As a trained economist, Sawant believes that rent control will ultimately benefit Seattle. However, the policy is not very popular among most members of the field, which tends to skew rightward. A 2012 survey by the conservative University of Chicago school of economics found that four out of five economists were critical of the policy. Left-of-center economists have also raised some concerns.
Among them is Dean Baker, senior economist at the Center for Economic and Policy Research. When asked by Real Change about the proposal, Baker said that a few aspects of the ordinance gave him pause, including the prohibition on “vacancy decontrol.” This essentially refers to the ability for landlords to raise rents above the normally permitted levels in the case of a vacancy.
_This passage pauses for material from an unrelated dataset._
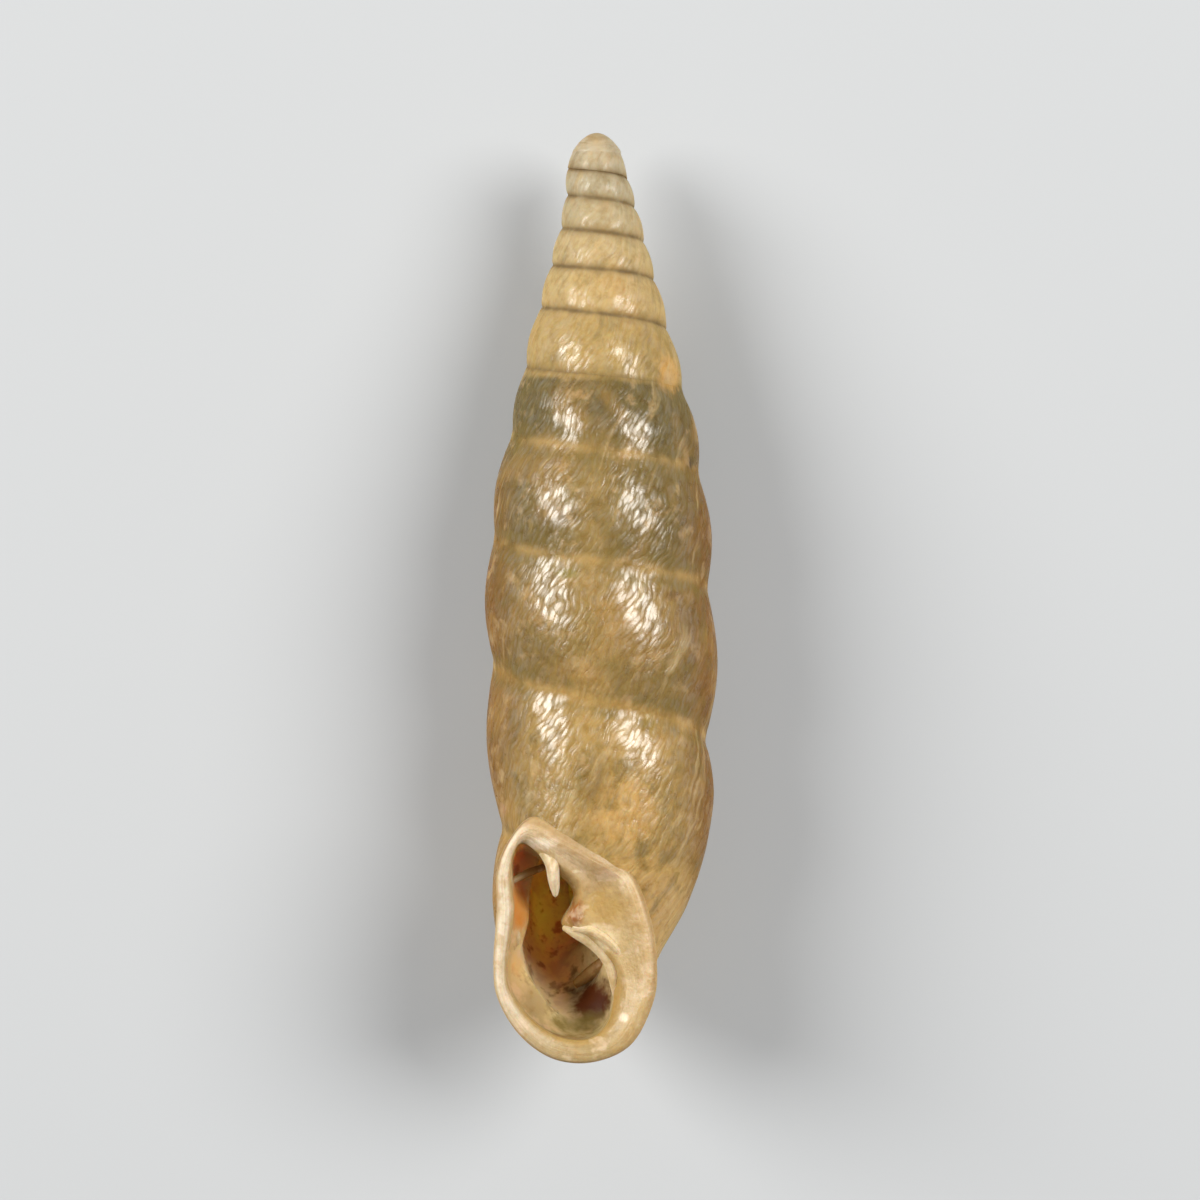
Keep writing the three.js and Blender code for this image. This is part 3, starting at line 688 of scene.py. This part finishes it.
class Finish:
    """A material that is wired up one call at a time. Each call returns the output that it makes."""

    def __init__(self, name):
        self.material = bpy.data.materials.new(name)
        self.material.use_nodes = True
        self.tree = self.material.node_tree
        self.shader = self.tree.nodes["Principled BSDF"]

    def node(self, kind, wires, **settings):
        node = self.tree.nodes.new("ShaderNode" + kind)
        for setting, value in settings.items():
            setattr(node, setting, value)
        for socket, value in wires.items():
            self.wire(node.inputs[socket], value)
        return node

    def wire(self, socket, value):
        if isinstance(value, bpy.types.NodeSocket):
            self.tree.links.new(value, socket)
        else:
            socket.default_value = value

    def sum(self, operation, a, b=0.0):
        return self.node("Math", {0: a, 1: b}, operation=operation).outputs[0]

    def add(self, a, b):
        return self.sum("ADD", a, b)

    def less(self, a, b):
        return self.sum("SUBTRACT", a, b)

    def times(self, a, b):
        return self.sum("MULTIPLY", a, b)

    def parts(self, vector):
        return self.node("SeparateXYZ", {0: vector}).outputs

    def vector(self, x, y, z=0.0):
        return self.node("CombineXYZ", {0: x, 1: y, 2: z}).outputs[0]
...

Baker said that this would lead to a big divergence between the market price for housing and the controlled price and thus would not contribute to reducing the overall market-determined rate for housing. He also added that the ultimate path to alleviating the housing crisis is building more homes to increase supply.
“Rent control is great for protecting someone in the place that they’re at, for as long as they want to stay there. It provides some cushion in a rapidly rising housing market with rapidly rising prices,” Baker said. “But really at the end of the day, if you have a shortage of housing, you have to deal with that by building housing.”
The major concern among economists is that rent control could decrease housing production in the long term, Baker said.
Sawant countered these arguments, saying vacancy decontrol was almost like a Trojan horse used by landlords to gut rent control laws when they’ve been implemented in other cities.
Including vacancy decontrol, she said, would be essentially “writing language that will not enable the rent control law to work properly.”
Sawant added that studies suggest rent control has little effect on housing construction.
“The statistical evidence shows actually that there is no connection between rent control and how much housing is built,” Sawant said.
“In fact, New York City’s largest building booms took place during the times of the strictest rent controls, which [were] the 1920s and the post-World War II period. And then more recently, UC Berkeley researchers have found that the six cities that had rent control in the Bay Area actually produced more housing units per capita than cities without rent control.”
Sawant also said that she preferred social housing to for-profit development, because for-profit landlords economically exploit their tenants. One of the additional benefits of the rent control ordinance in her eyes is that it would make private development less competitive, ultimately driving down land speculation and aiding in the production of social housing.
Unsurprisingly, the rent control ordinance has engendered fierce resistance from landlord lobbyist groups.
“LANDLORDS FLEE IN 23’ RENT CONTROL KILLS HOUSING @SeattleCouncil,” wrote the Rental Housing Association of Washington, a group that represents rental owners, in a July 21 Twitter post.
However, Sawant is not afraid of direct confrontation with landlords and openly siding with renters against them.
“Fighting to win strong rent control, fighting to lift the state ban on rent control,” Sawant said, “fighting to massively expand social housing in Washington state by taxing big business and the wealthy — all of this actually will move the balance of power towards renters more much more than it is right now where renters are exploited. And that has everything to do with the quality of housing that’s available for working and poor people and the affordability of that housing.”